Ośmiu ekonomistów przewiduje, że deficyt wyniósł w lipcu średnio 1.857 mln euro wobec 2.292 mln euro w czerwcu. Jednak rozbieżności w ich prognozach są znaczne i wahają się od 1.200 mln euro do 2.273 mln euro.

- W lipcu oczekujemy deficytu na rachunku obrotów bieżących na poziomie 1,675 mld euro, wobec wyniku czerwcowego -2,292 mld euro. W zakresie handlu zagranicznego oczekujemy wzrostu deficytu do 1,888 mld euro, przy utrzymaniu tendencji relatywnie niskiej dynamiki eksportu (widoczne spowolnienie eksportu w ślad za osłabieniem popytu zewnętrznego) przy wyższej dynamice importu wspieranej wysoką dynamiką cen ropy naftowej (wciąż dynamiczne wzrosty cen w lipcu) – uważa Aleksandra Świątkowska, analityczka banku PKO BP.

Ekonomistka oczekuje wyraźnego spadku wartości deficytu na bazie prognozowanego wyraźnie lepszego wyniku w transferach bieżących (wyższa nadwyżka dzięki napływowi funduszy unijnych w zakresie PROW – wg danych Ministerstwa Finansów) oraz dochodach (sezonowy - niższy odpływ w zakresie dywidend, po rekordowo wysokiej wartości wypłat dywidend w czerwcu).

- Przy założeniu powyższych danych oraz prognoz dwunastomiesięczny deficyt na rachunku obrotów bieżących w relacji do PKB powinien utrzymać się na czerwcowym poziomie 4,5% proc. – konkluduje Świątkowska.

Reklama

Podobne szacunki 1.960 mln euro deficytu C/A) przedstawił Jakub Borowski z Invest Banku.

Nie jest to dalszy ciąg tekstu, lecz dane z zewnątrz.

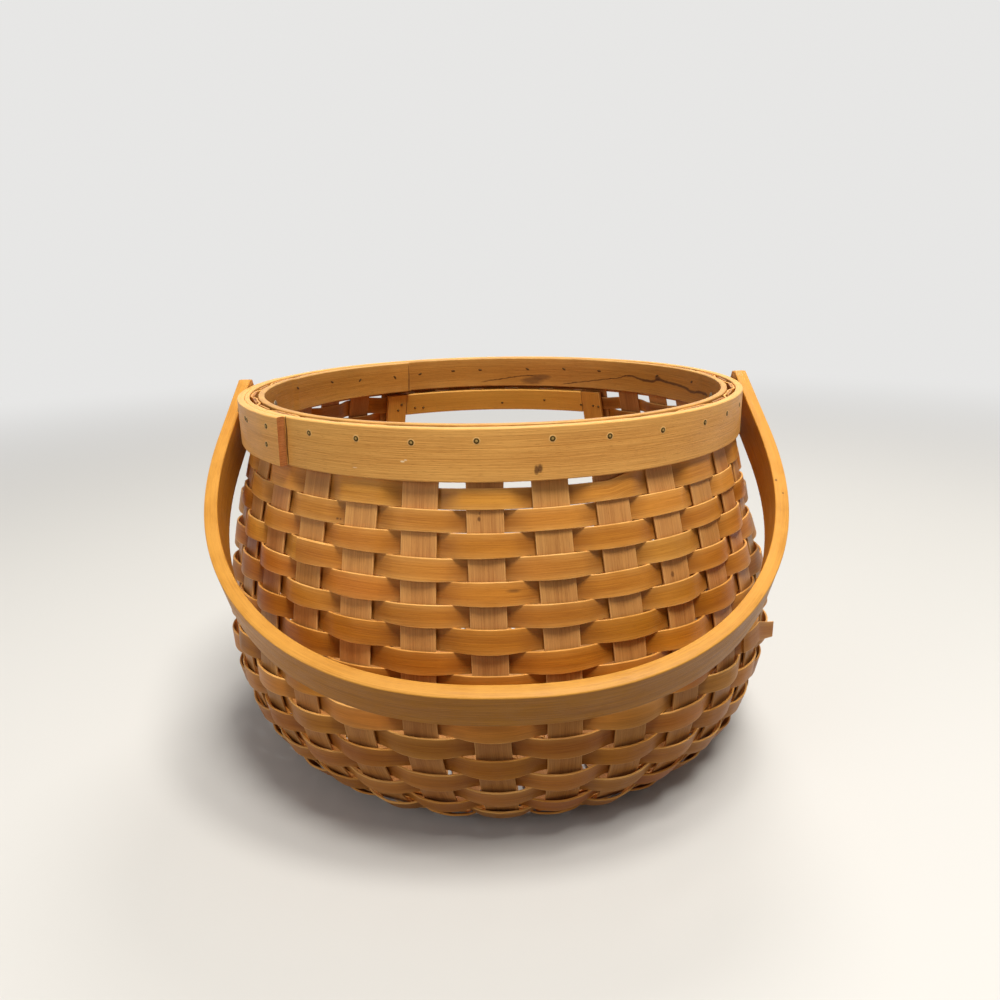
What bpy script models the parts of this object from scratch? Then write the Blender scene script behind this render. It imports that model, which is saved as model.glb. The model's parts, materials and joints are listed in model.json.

- Na spadek deficytu złożył się przede wszystkim wysoki dodatni bilans transferów środków z Unii Europejskiej oraz spadek deficytu dochodów – napisał analityk.
Równocześnie spodziewa się on wzrostu deficytu na rachunku obrotów towarowych, związanego ze zwiększeniem nominalnego importu przy jednoczesnym spadku nominalnego eksportu w euro.

- Uważamy, że w kierunku obniżenia rocznej dynamiki eksportu coraz silniej oddziałują dotychczasowa silna aprecjacja złotego oraz spowolnienie wzrostu gospodarczego w strefie euro. W kolejnych miesiącach oczekujemy utrzymania się deficytu na rachunku obrotów bieżących na poziomie ok. 2 mld euro i jego nieznacznego wzrostu pod koniec 2008 r. – stwierdza.

Także Maja Goettig, analityczka Banku BPH, oczekuje silnego wzrostu deficytu handlowego w porównaniu do poprzedniego miesiąca, ze względu na słaby wynik eksportu, przy nadal silnym imporcie.

Bank BPH prognozuje dalsze pogłębienie się w lipcu relacji deficytu w obrotach bieżących do PKB, w ujęciu 12-miesięcznym - do 4.7 proc. z 4.5 proc. przed miesiącem.
Narodowy Bank Polski (NBP) poda dane o bilansie płatniczym za lipiec w piątek, 12 września, o godz. 14.00.